DATA SUPPLIED:

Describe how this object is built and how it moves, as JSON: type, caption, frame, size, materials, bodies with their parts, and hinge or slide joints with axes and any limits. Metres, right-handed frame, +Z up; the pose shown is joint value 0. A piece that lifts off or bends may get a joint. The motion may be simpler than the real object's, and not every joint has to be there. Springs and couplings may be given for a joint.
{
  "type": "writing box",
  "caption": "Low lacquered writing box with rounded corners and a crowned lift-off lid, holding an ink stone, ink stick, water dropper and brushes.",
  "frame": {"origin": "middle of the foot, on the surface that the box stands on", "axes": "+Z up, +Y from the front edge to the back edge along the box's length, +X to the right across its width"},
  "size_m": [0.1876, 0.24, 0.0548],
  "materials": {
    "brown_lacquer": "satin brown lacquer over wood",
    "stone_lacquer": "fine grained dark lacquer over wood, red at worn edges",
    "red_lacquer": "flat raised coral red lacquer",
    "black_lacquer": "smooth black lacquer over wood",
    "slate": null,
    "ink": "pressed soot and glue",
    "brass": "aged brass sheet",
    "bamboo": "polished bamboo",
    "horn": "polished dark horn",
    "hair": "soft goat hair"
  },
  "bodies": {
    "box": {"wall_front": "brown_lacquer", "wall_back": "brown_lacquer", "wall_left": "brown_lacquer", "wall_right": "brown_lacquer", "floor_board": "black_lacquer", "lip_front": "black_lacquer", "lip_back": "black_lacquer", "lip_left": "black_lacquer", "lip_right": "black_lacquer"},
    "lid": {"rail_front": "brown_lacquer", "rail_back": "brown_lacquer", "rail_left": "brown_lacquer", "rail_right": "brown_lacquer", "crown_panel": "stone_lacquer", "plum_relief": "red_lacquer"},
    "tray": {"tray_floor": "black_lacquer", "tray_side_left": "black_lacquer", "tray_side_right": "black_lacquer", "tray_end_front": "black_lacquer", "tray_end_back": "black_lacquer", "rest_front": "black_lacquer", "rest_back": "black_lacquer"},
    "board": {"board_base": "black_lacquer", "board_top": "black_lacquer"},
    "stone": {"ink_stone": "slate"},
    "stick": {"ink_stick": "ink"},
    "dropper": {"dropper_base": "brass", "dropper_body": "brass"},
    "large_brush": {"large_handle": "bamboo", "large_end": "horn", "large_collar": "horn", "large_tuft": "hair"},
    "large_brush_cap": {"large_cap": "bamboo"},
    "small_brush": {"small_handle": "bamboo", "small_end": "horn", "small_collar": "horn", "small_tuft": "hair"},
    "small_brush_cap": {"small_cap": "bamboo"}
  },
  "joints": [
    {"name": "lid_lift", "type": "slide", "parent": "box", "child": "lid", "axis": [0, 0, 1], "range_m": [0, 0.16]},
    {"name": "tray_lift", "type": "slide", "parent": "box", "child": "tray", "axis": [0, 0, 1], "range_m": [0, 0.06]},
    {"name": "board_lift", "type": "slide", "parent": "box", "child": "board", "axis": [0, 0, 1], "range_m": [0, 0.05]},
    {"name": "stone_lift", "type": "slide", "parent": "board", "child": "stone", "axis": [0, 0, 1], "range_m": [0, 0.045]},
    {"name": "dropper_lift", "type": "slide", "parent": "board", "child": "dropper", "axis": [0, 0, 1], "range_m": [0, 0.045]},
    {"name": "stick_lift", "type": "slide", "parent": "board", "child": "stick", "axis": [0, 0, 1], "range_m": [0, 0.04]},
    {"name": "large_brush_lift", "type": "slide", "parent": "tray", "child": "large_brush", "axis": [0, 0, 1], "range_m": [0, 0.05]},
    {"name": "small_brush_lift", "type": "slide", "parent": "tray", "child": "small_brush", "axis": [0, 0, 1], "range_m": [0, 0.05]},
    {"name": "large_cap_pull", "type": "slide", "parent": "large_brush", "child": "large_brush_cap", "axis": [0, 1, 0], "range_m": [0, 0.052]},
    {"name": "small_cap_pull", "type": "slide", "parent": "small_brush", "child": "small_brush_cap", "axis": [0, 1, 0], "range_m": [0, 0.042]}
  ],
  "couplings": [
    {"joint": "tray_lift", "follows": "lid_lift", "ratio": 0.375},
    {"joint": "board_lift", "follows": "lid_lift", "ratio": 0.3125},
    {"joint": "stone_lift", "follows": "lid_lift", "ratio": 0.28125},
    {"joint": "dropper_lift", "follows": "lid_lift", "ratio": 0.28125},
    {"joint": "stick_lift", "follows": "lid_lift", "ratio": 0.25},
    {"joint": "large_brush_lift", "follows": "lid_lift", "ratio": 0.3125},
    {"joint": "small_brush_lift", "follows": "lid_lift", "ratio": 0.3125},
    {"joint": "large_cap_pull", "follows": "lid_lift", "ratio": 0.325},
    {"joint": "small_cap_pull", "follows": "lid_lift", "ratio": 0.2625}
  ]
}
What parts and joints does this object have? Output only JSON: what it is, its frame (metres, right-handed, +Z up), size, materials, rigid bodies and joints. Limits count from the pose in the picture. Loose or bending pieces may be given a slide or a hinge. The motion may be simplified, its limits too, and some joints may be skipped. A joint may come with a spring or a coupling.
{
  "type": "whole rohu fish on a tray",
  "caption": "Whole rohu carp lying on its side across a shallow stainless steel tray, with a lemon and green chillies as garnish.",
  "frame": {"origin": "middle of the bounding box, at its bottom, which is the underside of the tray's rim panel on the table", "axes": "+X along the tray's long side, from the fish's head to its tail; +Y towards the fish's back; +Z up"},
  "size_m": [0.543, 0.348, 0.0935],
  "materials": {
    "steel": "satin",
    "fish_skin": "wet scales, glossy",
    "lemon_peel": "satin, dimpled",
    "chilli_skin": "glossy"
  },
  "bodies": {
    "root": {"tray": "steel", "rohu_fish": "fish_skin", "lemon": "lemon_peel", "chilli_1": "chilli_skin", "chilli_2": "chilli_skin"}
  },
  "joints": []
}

--

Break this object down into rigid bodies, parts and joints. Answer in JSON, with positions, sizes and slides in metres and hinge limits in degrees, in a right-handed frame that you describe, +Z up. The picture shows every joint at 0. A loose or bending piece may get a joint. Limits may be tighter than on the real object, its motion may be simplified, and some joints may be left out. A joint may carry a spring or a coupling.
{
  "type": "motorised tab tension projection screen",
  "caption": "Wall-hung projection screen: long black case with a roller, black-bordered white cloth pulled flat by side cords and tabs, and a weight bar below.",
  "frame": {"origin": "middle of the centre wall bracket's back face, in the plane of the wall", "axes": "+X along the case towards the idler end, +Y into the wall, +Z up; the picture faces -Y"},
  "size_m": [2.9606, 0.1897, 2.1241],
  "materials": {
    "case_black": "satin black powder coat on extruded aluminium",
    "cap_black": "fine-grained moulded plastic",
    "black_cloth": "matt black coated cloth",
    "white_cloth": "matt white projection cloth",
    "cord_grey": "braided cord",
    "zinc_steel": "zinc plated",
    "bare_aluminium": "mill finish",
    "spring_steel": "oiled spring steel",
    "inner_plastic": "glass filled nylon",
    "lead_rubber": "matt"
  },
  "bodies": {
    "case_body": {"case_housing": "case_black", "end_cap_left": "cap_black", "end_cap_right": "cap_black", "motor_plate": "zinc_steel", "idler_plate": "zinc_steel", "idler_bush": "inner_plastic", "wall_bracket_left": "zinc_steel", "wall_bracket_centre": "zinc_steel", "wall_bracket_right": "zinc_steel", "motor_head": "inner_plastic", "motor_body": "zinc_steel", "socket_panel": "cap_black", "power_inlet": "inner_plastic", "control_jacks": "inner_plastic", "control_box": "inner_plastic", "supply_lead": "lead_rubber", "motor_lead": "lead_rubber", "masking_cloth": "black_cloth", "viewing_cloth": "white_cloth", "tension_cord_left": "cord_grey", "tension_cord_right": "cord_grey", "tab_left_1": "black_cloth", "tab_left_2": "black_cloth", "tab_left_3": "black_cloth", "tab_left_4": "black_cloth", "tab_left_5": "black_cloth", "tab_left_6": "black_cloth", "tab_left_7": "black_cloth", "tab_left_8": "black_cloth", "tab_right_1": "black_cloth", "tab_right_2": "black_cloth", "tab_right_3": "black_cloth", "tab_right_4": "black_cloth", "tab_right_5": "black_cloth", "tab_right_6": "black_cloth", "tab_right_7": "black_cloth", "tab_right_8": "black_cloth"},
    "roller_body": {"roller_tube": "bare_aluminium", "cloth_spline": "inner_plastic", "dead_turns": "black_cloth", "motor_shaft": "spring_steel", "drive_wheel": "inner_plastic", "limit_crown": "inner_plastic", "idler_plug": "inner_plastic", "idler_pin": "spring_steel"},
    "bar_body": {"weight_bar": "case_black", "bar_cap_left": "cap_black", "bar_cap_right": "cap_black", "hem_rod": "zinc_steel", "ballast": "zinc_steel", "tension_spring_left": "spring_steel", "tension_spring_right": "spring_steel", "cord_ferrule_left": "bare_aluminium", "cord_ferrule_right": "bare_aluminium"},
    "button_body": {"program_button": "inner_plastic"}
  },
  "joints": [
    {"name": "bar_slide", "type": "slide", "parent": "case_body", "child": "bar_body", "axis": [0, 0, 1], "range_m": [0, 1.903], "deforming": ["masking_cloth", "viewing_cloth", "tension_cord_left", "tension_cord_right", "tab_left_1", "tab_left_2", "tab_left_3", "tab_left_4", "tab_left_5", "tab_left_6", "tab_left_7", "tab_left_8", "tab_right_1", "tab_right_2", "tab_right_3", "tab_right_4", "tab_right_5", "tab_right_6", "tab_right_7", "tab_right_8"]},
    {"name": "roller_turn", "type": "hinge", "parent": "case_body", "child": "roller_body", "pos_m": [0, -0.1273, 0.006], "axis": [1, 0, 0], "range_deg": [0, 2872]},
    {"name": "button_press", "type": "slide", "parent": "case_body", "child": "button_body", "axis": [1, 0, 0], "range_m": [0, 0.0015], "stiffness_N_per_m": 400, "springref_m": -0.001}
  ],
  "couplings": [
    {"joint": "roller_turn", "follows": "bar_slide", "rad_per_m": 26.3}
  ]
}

YOUR GOAL:
Copy each line from the data above that includes "this".

RIGHT ANSWER:
Describe how this object is built and how it moves, as JSON: type, caption, frame, size, materials, bodies with their parts, and hinge or slide joints with axes and any limits. Metres, right-handed frame, +Z up; the pose shown is joint value 0. A piece that lifts off or bends may get a joint. The motion may be simpler than the real object's, and not every joint has to be there. Springs and couplings may be given for a joint.
What parts and joints does this object have? Output only JSON: what it is, its frame (metres, right-handed, +Z up), size, materials, rigid bodies and joints. Limits count from the pose in the picture. Loose or bending pieces may be given a slide or a hinge. The motion may be simplified, its limits too, and some joints may be skipped. A joint may come with a spring or a coupling.
Break this object down into rigid bodies, parts and joints. Answer in JSON, with positions, sizes and slides in metres and hinge limits in degrees, in a right-handed frame that you describe, +Z up. The picture shows every joint at 0. A loose or bending piece may get a joint. Limits may be tighter than on the real object, its motion may be simplified, and some joints may be left out. A joint may carry a spring or a coupling.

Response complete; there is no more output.